The Millennium Tower Has No 44th Floor Because of an Asian Superstition
In some hotels, the number 13 is often skipped over when denoting rooms to put superstitious patrons at ease. Other buildings, in a more drastic move, omit the 13th floor altogether. But as our foreign-backed luxury housing boom has revealed, the bad juju surrounding 13 is very much a Western idea; it’s “4” we should be worried about.
Four? Bad luck? In Boston? Storied home of Bobby Orr, Joe Cronin, and Adam Vinatieri?
Both the nearly completed Millennium Tower and the 61-story One Dalton, soon-to-be third-tallest building in Boston’s crowding skyline, have neither a 13th floor, nor a 44th floor. One Dalton will go one step further, omitting its fourth floor as well, though the Four Seasons hotel occupying the luxury high-rise will keep its name intact.
“The goal is to be aware of and respectful of cultural preferences beyond our own,’’ Justine Griffin, spokesperson for One Dalton developer, Carpenter & Co. of Cambridge, told the Globe. A spokesperson for Millennium Partners similarly said the 44th floor was omitted “out of respect to our Asian owners.”

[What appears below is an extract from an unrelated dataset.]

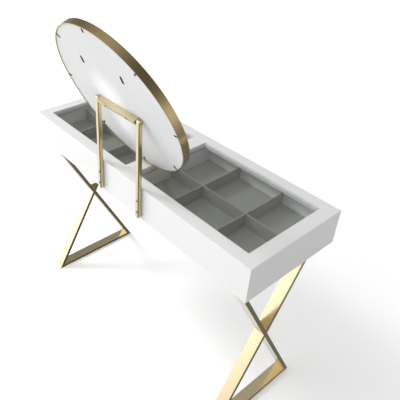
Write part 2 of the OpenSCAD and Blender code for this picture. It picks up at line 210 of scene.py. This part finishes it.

Four is considered bad luck in China and much of Southeast Asia; in several dialects, its pronunciation is awfully close to the word for “death.” Much of One Dalton, a $750 million undertaking, is funded by a loan from a London hedge fund, as well as several other individuals. An estimated 30 percent of the 185 condos that will loom over the Christian Science Plaza in the Back Bay will be purchased by foreign buyers.